Search the listing below for the string "object" and show each line that contains it.

Records excerpted from a collection
■ ■ ■ ■ ■

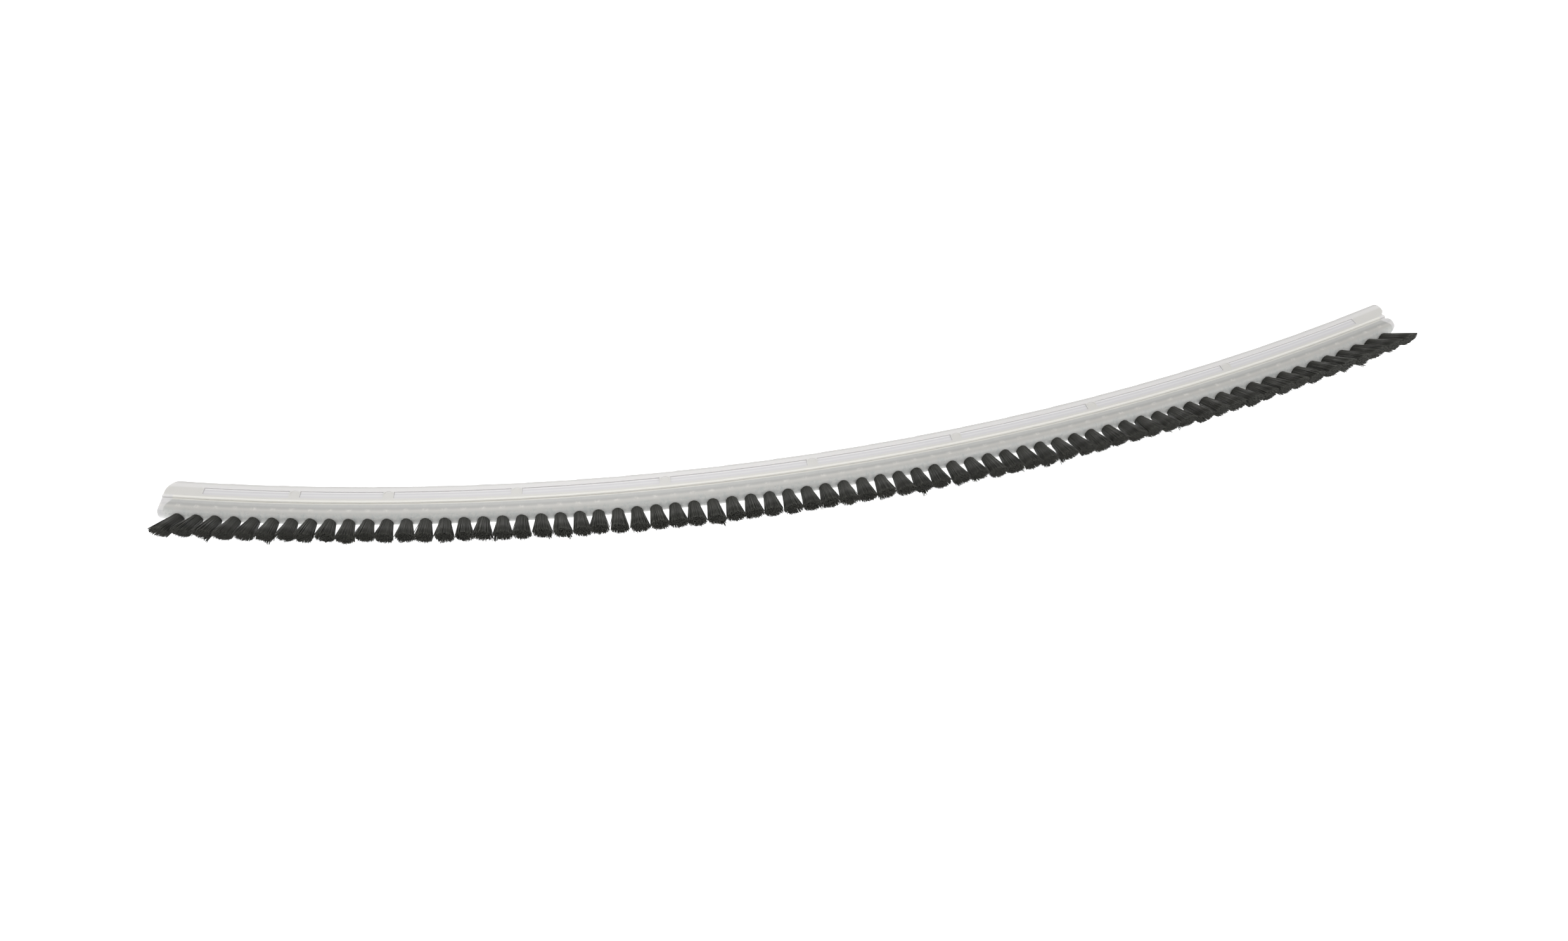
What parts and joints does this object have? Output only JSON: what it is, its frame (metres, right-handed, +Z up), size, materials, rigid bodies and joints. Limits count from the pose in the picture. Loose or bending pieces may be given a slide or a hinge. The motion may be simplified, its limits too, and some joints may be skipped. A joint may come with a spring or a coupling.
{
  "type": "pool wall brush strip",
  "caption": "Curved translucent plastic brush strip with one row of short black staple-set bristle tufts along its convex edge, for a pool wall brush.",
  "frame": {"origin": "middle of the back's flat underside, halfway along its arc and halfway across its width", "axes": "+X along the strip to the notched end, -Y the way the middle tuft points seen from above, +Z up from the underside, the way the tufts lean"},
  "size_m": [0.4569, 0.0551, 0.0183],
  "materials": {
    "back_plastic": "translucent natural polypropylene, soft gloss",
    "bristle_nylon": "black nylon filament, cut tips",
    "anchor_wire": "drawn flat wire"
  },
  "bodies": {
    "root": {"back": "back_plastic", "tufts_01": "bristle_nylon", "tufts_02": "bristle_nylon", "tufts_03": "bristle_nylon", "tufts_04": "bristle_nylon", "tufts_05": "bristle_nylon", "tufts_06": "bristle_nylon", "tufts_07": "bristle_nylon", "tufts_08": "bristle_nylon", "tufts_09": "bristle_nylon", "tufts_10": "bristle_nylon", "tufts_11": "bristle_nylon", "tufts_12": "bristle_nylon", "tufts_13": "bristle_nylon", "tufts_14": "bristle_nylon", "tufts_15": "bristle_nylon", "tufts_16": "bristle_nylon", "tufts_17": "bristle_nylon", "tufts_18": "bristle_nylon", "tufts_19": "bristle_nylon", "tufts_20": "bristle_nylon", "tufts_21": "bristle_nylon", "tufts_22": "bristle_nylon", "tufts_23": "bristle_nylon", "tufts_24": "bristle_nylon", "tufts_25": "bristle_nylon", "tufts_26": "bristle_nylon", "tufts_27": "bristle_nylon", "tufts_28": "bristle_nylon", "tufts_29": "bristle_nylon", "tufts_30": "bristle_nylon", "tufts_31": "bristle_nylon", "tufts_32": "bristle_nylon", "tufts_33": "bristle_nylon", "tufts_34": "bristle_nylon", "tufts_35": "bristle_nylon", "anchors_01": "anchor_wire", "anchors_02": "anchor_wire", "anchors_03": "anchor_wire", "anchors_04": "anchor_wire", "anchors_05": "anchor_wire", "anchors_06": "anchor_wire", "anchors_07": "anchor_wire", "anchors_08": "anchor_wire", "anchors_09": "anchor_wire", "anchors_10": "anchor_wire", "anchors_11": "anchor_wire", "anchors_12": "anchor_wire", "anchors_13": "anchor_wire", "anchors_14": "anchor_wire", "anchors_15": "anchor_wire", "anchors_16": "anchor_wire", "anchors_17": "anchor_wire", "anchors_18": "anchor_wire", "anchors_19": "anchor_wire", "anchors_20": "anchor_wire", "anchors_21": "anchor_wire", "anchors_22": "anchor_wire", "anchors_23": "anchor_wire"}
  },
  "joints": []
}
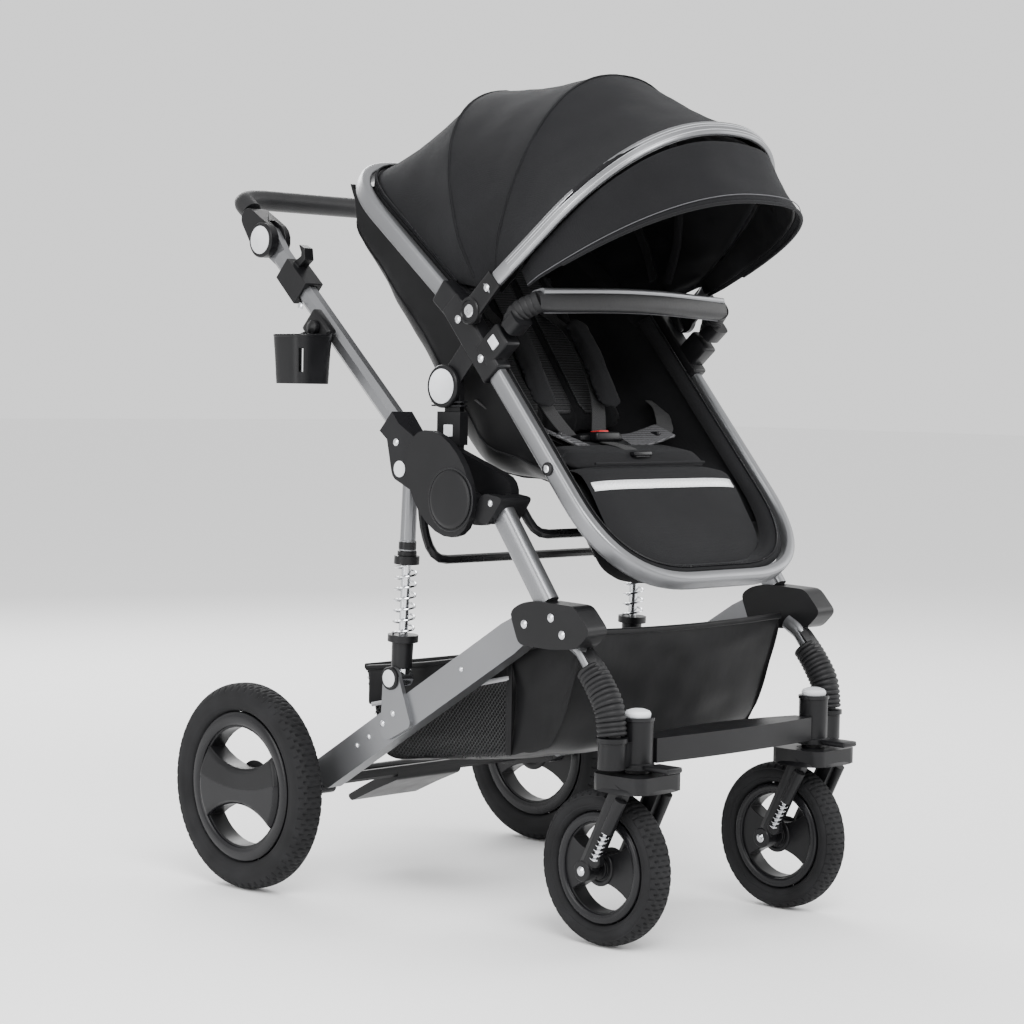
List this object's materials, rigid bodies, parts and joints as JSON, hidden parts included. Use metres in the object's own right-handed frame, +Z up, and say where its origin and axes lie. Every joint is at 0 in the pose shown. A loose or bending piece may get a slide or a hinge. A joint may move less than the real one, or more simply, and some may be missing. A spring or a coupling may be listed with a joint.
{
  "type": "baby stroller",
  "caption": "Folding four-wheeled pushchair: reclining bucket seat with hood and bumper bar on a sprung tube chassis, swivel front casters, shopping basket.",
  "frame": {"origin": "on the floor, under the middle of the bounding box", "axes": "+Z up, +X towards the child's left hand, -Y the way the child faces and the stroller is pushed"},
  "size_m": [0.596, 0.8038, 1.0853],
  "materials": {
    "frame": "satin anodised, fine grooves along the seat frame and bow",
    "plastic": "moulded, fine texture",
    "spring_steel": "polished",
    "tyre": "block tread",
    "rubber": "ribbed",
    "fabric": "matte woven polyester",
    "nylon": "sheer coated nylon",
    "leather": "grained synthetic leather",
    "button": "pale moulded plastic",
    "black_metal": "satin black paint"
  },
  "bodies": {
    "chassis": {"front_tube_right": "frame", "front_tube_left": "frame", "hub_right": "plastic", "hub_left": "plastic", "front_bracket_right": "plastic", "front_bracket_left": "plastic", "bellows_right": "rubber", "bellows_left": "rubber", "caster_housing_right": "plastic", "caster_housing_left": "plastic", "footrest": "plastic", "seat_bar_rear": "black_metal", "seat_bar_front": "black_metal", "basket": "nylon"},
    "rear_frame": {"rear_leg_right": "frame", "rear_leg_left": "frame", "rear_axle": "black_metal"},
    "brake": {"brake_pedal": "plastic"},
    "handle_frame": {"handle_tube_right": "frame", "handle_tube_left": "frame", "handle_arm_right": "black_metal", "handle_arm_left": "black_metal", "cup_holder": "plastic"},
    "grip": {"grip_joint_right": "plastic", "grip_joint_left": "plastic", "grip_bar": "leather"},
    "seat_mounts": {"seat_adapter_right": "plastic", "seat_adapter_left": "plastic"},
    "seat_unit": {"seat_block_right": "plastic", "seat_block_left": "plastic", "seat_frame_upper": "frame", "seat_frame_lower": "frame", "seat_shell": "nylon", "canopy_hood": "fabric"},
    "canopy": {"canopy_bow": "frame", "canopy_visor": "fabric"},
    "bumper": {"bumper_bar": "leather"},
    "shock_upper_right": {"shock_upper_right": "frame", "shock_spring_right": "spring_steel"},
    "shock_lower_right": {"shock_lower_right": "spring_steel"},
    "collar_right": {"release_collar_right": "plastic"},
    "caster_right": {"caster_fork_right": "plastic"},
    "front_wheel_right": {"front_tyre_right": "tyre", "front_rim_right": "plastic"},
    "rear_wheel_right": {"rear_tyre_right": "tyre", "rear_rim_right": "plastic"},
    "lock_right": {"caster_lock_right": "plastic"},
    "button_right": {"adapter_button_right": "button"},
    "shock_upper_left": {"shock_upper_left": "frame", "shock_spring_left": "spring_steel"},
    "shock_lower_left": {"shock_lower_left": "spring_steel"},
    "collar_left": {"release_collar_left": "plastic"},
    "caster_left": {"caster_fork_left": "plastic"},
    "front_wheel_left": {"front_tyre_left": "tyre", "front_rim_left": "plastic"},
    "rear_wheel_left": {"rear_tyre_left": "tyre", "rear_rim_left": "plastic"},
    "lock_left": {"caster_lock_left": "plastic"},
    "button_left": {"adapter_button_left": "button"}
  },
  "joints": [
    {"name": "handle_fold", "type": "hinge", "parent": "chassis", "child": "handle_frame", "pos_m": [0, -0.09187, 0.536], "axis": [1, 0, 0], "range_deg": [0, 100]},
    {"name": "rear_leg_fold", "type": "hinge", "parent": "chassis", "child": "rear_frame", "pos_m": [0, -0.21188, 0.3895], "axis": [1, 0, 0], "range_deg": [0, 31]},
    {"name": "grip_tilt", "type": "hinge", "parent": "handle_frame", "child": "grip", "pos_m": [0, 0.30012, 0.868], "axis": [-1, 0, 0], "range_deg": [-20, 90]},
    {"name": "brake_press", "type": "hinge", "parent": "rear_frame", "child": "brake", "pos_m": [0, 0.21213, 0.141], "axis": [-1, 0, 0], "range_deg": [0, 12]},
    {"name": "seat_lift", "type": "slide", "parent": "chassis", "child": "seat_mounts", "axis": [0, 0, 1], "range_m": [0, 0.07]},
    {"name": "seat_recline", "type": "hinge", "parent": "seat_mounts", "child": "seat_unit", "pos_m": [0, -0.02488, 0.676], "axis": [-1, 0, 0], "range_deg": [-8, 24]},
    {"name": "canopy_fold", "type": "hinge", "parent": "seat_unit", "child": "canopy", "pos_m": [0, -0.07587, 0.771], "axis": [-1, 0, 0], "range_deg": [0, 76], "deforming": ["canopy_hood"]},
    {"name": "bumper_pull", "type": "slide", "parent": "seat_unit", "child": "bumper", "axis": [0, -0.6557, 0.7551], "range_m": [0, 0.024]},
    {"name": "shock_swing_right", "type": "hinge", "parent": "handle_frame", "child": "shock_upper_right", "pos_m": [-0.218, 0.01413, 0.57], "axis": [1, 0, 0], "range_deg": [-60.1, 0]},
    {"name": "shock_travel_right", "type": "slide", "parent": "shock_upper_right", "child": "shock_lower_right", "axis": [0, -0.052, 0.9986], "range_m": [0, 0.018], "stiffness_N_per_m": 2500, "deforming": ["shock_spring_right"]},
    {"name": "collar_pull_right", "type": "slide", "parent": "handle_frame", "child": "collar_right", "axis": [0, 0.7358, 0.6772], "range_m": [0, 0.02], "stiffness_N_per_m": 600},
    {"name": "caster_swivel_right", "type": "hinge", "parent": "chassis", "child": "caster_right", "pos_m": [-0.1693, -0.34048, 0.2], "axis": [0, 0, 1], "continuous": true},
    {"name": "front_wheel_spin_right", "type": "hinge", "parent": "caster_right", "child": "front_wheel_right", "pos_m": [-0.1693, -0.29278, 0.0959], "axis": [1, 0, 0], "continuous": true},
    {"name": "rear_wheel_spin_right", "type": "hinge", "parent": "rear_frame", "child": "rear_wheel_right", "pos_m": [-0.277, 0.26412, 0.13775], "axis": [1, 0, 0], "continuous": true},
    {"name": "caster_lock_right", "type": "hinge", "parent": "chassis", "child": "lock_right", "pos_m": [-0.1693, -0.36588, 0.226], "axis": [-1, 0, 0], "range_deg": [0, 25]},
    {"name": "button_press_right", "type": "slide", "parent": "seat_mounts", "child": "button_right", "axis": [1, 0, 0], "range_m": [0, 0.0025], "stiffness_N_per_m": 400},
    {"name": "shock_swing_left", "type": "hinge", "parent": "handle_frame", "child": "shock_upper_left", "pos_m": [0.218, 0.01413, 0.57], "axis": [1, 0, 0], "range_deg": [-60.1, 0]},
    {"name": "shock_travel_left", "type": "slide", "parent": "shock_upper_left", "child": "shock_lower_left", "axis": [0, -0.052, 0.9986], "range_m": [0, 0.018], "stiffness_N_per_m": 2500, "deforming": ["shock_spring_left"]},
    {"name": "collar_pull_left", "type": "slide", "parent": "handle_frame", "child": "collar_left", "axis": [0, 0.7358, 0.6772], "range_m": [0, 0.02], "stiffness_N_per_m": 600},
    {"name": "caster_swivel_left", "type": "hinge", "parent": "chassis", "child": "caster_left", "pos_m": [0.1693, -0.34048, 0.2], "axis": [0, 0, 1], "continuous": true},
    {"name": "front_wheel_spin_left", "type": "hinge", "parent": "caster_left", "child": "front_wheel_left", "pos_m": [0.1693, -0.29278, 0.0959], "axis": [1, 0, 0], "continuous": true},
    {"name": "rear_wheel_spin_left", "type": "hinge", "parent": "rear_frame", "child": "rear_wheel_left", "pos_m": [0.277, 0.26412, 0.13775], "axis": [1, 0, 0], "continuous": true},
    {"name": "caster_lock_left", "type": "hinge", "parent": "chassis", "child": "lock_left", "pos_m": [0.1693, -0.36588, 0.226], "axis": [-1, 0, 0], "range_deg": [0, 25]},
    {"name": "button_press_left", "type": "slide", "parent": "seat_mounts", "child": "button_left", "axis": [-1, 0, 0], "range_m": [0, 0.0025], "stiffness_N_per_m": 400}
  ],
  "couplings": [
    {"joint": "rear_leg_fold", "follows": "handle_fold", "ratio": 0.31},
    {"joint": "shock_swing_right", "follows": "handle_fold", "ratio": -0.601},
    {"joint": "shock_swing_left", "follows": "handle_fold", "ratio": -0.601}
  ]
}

■ ■ ■ ■ ■

--- Full response ---
What parts and joints does this object have? Output only JSON: what it is, its frame (metres, right-handed, +Z up), size, materials, rigid bodies and joints. Limits count from the pose in the picture. Loose or bending pieces may be given a slide or a hinge. The motion may be simplified, its limits too, and some joints may be skipped. A joint may come with a spring or a coupling.
List this object's materials, rigid bodies, parts and joints as JSON, hidden parts included. Use metres in the object's own right-handed frame, +Z up, and say where its origin and axes lie. Every joint is at 0 in the pose shown. A loose or bending piece may get a slide or a hinge. A joint may move less than the real one, or more simply, and some may be missing. A spring or a coupling may be listed with a joint.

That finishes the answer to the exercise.